The planet Uranus was first observed by telescope in 1690 (by Flamsteed) but was recognized as a planet (by Herschel) only in 1781. Had the solar system formed in such a way that Uranus came close enough to Earth to be observable with the naked eye (actually it can be observed with a very acute naked eye, but only when it is closest to Earth) then the number of celestial entities would have been eight, and we would have an 8-day week, as the Etruscans — and following them, the Romans — actually did (until it was supplanted sometime after the 1st Century AD by the 7-day week).
One might conclude that the fact that humans have long used a week of seven days is thus the result of accident, namely, that the solar system is the way it is, with seven (the Sun, the Moon and five planets) of the ten major celestial objects (those seven plus Uranus, Neptune and Pluto) being sufficiently close to Earth to be visible with the naked eye.
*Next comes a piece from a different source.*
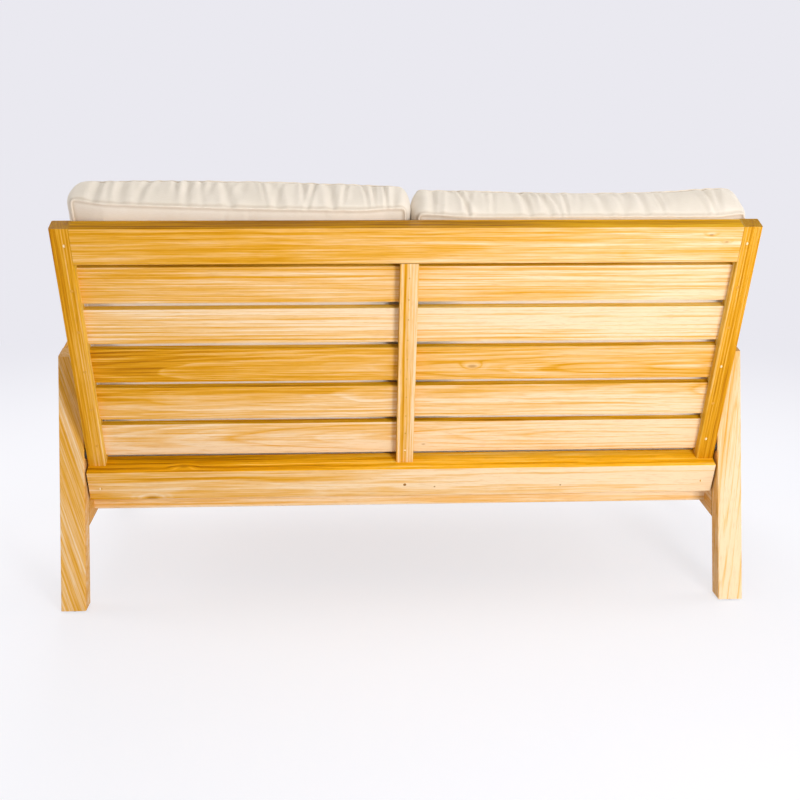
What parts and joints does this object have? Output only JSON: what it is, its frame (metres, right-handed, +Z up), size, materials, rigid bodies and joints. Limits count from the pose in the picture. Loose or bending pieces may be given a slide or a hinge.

It can thus be claimed that the "sacredness" of the number seven, and the fact that there are seven days in a week, is due to the association of the seven celestial beings (the visible planets plus the Sun and the Moon) with deities in the minds of humans from an early stage in the development of human intelligence.
However, some claim that although this explanation may be true, it is not simply an accidental property of the solar system (as it appears to us and to our earliest ancestors) that it has seven visible celestial objects. Sevenness is pervasive in mythology and in esoteric religion (such as the Kabbala) and in ancient temple architecture (e.g. the ziggurats of Mesopotamia). So one might surmise that a 7-day week has been created because of the cosmic relevance of the number seven, and is not arbitrary. It can even be claimed that the fact that there are seven wandering celestal objects visible is not just due to chance collisions of material particles during the development of the solar system, but is a consequence of seven having a supra-temporal existence, a view which, of course, will not be entertained by anyone who believes that reality consists only of what can be perceived by the outer senses.